Recruited by the University of Florida to not only compete in track and field but also as a gifted wide receiver and defensive back he never stepped on to the American football field. Once again demonstrating a great clarity and maturity he opted instead to focus on athletics.
Athletics over American football, an easy choice
“Coming into college it was one of the decisions I needed to make (do I play American Football or track),” he explains. “I talked to my parents and they asked me, ‘do you want to be an NFL player or an Olympian?’ In my heart, I wanted to be an Olympian.
“I wanted to do both when I got to the college level but my coach (Mike Holloway) said if you want to be the best person on the track that you can, stick with me and I promise that by the next Olympics I will have you ready. Me and coach Holloway make an awesome team.
“American football is also very unforgiving on the body. The question I always say is do I want to walk when I am 30 and be in wheelchair by the age of 35? I’ll take my chances going over some hurdles.”
Holloway – a former coach to world and Olympic 400m hurdles champion Kerron Clement, 2003 world 200m champion John Capel and world and Olympic sprint medallists Bernard Williams and Tony McQuay – has enabled Holloway the athlete to flourish.
Smashing former world record-holder Renaldo Nehemiah’s 40-year-old collegiate record when recording a blistering and world leading mark of 12.98 in June to secure a hat-trick of NCAA 110m hurdles titles in Austin - his 110m hurdle talent is undisputed.

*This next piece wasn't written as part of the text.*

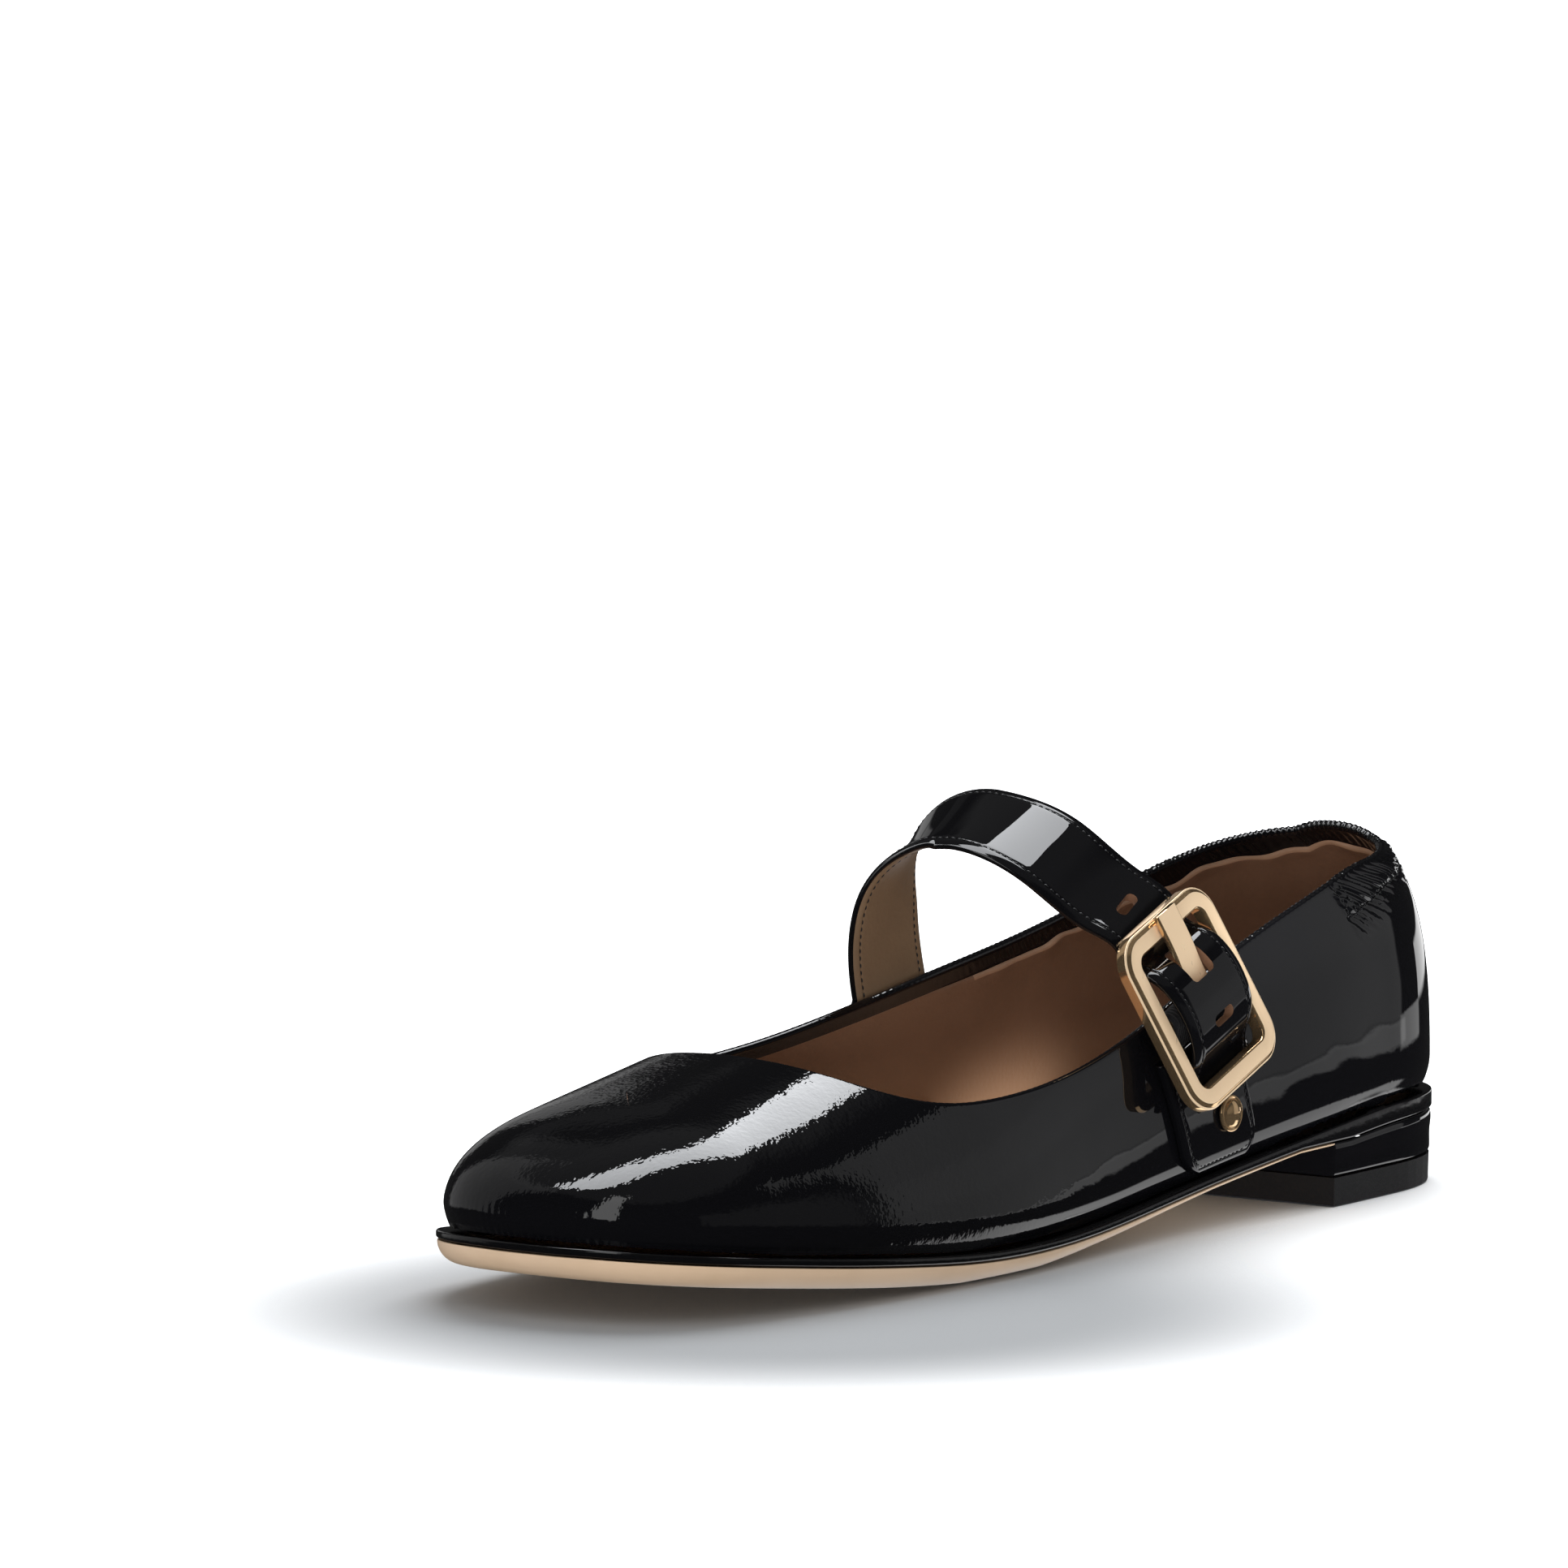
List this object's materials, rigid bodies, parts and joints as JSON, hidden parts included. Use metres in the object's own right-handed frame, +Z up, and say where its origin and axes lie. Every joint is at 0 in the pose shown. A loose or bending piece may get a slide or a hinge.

However, such are his rich all-round athletic gifts, Holloway is also a 8.17m long jumper and a 6.50 60m sprinter (recorded when winning the NCAA indoor title in March). He also helped the University of Florida to NCAA silver in the 4x400m relay courtesy of a scintillating 43.75 split.
From a rocky pro debut..
But since turning pro, where he has continues to be coached by Holloway in Gainesville, Florida, not everything has gone swimmingly for the American hurdler. At the US Championships in Des Moines he had to concede defeat to Daniel Roberts – whom he had beaten to the NCAA title.
Then on his IAAF Diamond League debut in Paris, after making a blistering start he floundered over the final few hurdles and faded to sixth as Roberts once more took the victory.
“At times things got rough but I couldn’t have done it (win the world title) without my inner circle who stayed with me,” he recalls. “I’ll give a big shout out to both parents (Stan and Latasha), my coach, and my awesome girlfriend, who all kept me calm. I ran crappy at the US Champs, I ran crappy in Paris but they kept me calm.”
.. to world gold in 49th competition of the year
And despite opening this competitive year back in January and the men’s 110m hurdles final being Holloway 49th competition (including heats) this year --he has competed over 60m, 200m, 60m hurdles, 110m hurdles, long jump, 4x100m relay and 4x400m relay-- he was able to perform when it counted.
With Roberts suffering a disqualification in the heats for clobbering a hurdle in an adjacent lane, Holloway kept his head when others crumbled in an incident-packed final in Doha. Benefiting from a turbo-charged start, the dynamic American held a clear lead throughout with 2017 champion Omar McLeod clipping several hurdles before tumbling to grief after hurdle ten, badly impeding the challenge the Olympic silver medallist Orlando Ortega.
Yet Holloway was unaware of the misfortunes behind as he serenely powered home to strike gold in 13.10 – 0.05 clear of Shubenkov, the 2015 World champion and Martinot-Lagarde of France (13.18).
“I had no idea what was going on (in the race),” he explains. “Coming into the final I had laser focus and my goal was to get out and stay out and that is exactly what I did. I watched a replay of the race and there is a lot of stuff going on back there. I just had laser focus over my ten barriers and I executed to the best of my ability.”
Victory in Doha is a rich reward for the sacrifices he has made over many years.
“When I was younger I always missed junior team by one spot but I dreamed of holding the American flag. It just shows when you put your mind to something, hold yourself accountable and never give up on your goals, what you can achieve.”